Imaging saline tracer infiltration into unsaturated sandy soil using full-waveform inversion of cross-borehole ground penetrating radar

Monday, 14 December 2015
Poster Hall (Moscone South)
Majken Caroline Looms1, Eline B Haarder1, Johanna Keskinen1, Lars Nielsen1, Jan Van Der Kruk2 and Anja Klotzsche3, (1)University of Copenhagen, Copenhagen, Denmark, (2)Forschungszentrum Jülich GmbH, Jülich 52428, Germany, (3)Forschungszentrum Jülich GmbH, Agrosphere Institute (IBG-3), Jülich, Germany
Cross-borehole ground penetrating radar (GPR) can provide high-resolution (tens of centimeter) information of the subsurface between boreholes located 5-10 m apart. The method is minimal invasive and therefore provides a unique opportunity to image subsurface variability not possible with standard point-scale equipment, such as TDR- and/or capacitance probes.
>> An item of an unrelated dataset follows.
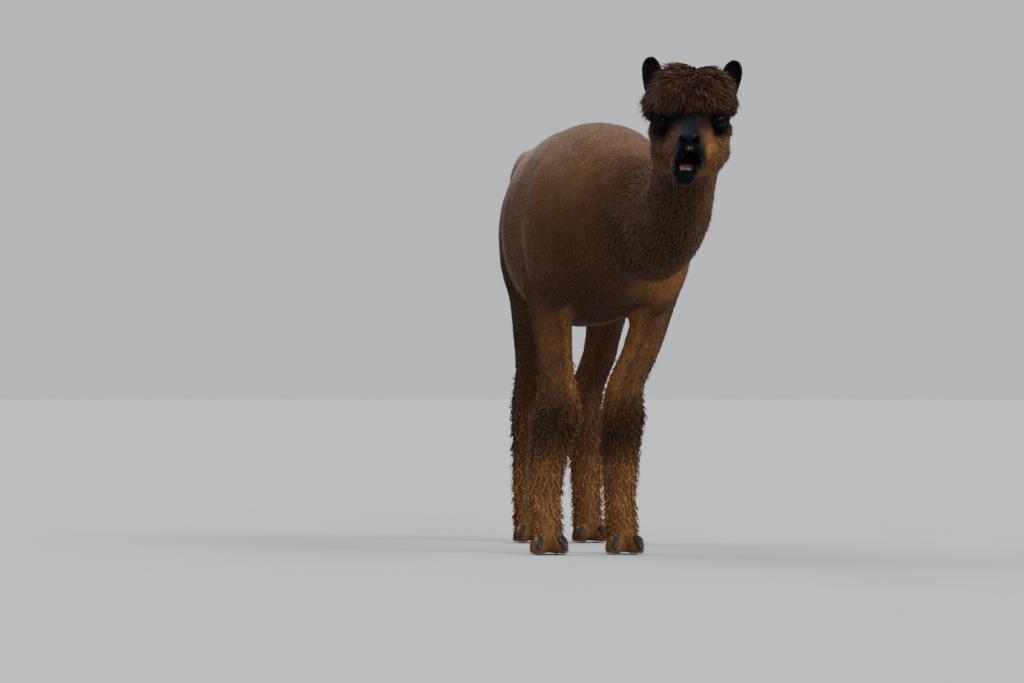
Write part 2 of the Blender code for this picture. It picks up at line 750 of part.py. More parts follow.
def settle(pieces, alpaca):
    """Hangs every piece on an empty, placed so that the origin is the middle of the whole's underside."""
    corners = [v.co for obj in pieces for v in obj.data.vertices]
    low = Vector(min(c[i] for c in corners) for i in range(3))
    high = Vector(max(c[i] for c in corners) for i in range(3))
    stand = bpy.data.objects.new("alpaca_stand", None)
    alpaca.objects.link(stand)
    stand.location = (-(low.x + high.x) / 2, -(low.y + high.y) / 2, -low.z)
    for obj in pieces:
        obj.parent = stand


def main():
    clear_scene()
    alpaca = new_collection("alpaca")
    work = new_collection("work")
    pieces = part_body(melted_body(alpaca, work), alpaca, work)
    add_topknot(pieces, alpaca, work)
    add_eyes_and_ears(pieces, alpaca, work)
    add_mouth(pieces, alpaca, work)
    add_tail(pieces, alpaca, work)
    add_nails(pieces, alpaca, work)
    for obj in pieces.values():
        tidy(obj)
        paint(obj)
    settle(list(pieces.values()), alpaca)
    bpy.context.view_layer.update()


main()
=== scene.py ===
"""A life-size alpaca as a museum model: skin, coat, face and feet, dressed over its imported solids.

Metres, +Z up. The alpaca faces -Y, and +X is its left side.
"""

import json
import math

import bmesh
import bpy
import numpy as np
from bpy.props import FloatProperty, FloatVectorProperty, IntProperty, PointerProperty
from mathutils import Matrix, Vector, noise
from mathutils.bvhtree import BVHTree

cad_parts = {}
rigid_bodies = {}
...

Full-waveform inversion (FWI) of cross-borehole GPR uses the entire waveform of the transmitted electromagnetic signal. The recorded data contains information on the travel time of the pulse, as well as the attenuation, resulting in moisture content and electrical conductivity images of the subsurface using just one method. Few case studies of cross-borehole GPR FWI using real data have been published to date. The majority of these studies focus on estimating the variation in porosity in the saturated zone (e.g. in gravel aquifers, fractured metamorphic rock, and heterogeneous chalk sediments).
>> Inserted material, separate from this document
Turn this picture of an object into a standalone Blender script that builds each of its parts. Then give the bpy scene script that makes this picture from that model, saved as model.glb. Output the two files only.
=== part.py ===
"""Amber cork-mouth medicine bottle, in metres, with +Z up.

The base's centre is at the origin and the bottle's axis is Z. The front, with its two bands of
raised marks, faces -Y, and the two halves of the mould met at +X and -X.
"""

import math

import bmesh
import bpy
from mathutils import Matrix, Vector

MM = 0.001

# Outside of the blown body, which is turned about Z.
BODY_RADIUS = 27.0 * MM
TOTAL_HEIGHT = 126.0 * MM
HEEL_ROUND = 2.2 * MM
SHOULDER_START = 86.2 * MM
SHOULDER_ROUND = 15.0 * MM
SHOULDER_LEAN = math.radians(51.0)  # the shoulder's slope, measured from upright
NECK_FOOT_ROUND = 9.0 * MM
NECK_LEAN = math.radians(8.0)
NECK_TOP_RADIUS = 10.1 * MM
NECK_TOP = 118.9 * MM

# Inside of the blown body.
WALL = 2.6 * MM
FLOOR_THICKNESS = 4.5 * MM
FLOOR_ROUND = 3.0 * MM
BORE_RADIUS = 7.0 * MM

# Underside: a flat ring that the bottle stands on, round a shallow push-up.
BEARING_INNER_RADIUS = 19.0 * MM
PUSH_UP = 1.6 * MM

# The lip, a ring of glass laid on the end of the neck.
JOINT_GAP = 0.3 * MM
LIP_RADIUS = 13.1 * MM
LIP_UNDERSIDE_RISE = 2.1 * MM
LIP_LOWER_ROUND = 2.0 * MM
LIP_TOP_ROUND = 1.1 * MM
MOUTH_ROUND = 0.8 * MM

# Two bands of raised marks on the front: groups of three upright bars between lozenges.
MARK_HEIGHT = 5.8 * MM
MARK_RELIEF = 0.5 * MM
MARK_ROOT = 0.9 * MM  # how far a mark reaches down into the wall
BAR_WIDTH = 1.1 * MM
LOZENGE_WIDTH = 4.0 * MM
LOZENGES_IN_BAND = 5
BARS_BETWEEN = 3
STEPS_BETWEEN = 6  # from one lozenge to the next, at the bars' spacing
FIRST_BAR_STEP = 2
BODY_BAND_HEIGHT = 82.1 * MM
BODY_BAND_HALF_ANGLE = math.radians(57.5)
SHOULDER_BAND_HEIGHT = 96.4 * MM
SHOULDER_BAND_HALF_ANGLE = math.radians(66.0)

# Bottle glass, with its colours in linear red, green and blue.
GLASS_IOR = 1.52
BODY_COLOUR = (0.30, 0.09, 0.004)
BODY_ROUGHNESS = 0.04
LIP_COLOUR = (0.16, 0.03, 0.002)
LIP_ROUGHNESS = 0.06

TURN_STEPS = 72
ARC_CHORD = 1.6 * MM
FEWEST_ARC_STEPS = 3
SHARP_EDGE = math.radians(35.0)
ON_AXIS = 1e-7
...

In this study, we use cross-borehole GPR to monitor the infiltration of a saline tracer into an unsaturated sandy soil. In September 2011, saline water was added across a 142 m2 area at an agricultural field site in Denmark. A total of 3.3 mm saline water was applied mimicking a natural infiltration event. During the following year, the tracer infiltration into the subsurface was monitored using cross-borehole GPR at weekly to monthly intervals. Furthermore, five cores were extracted within the field site to obtain independent profiles of soil moisture and pore water conductivity for comparison.
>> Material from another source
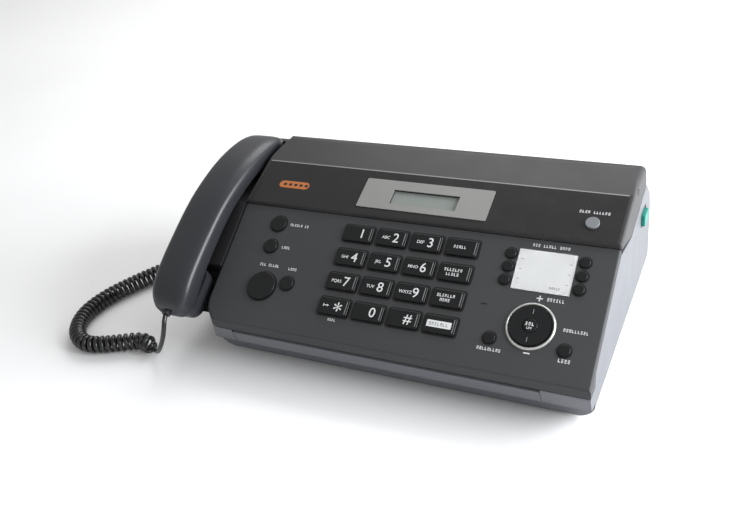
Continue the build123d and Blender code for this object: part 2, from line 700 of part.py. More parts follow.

The cross-borehole GPR data were inverted using ray-based and FWI techniques. For the FWI an appropriate starting model and an effective wavelet must be estimated. Preliminary results indicate that the data modeled for the FWI results mimic better the measured data compared to the ray-based results. However, more research is needed to investigate the influence of the used starting model and the effective wavelet estimation.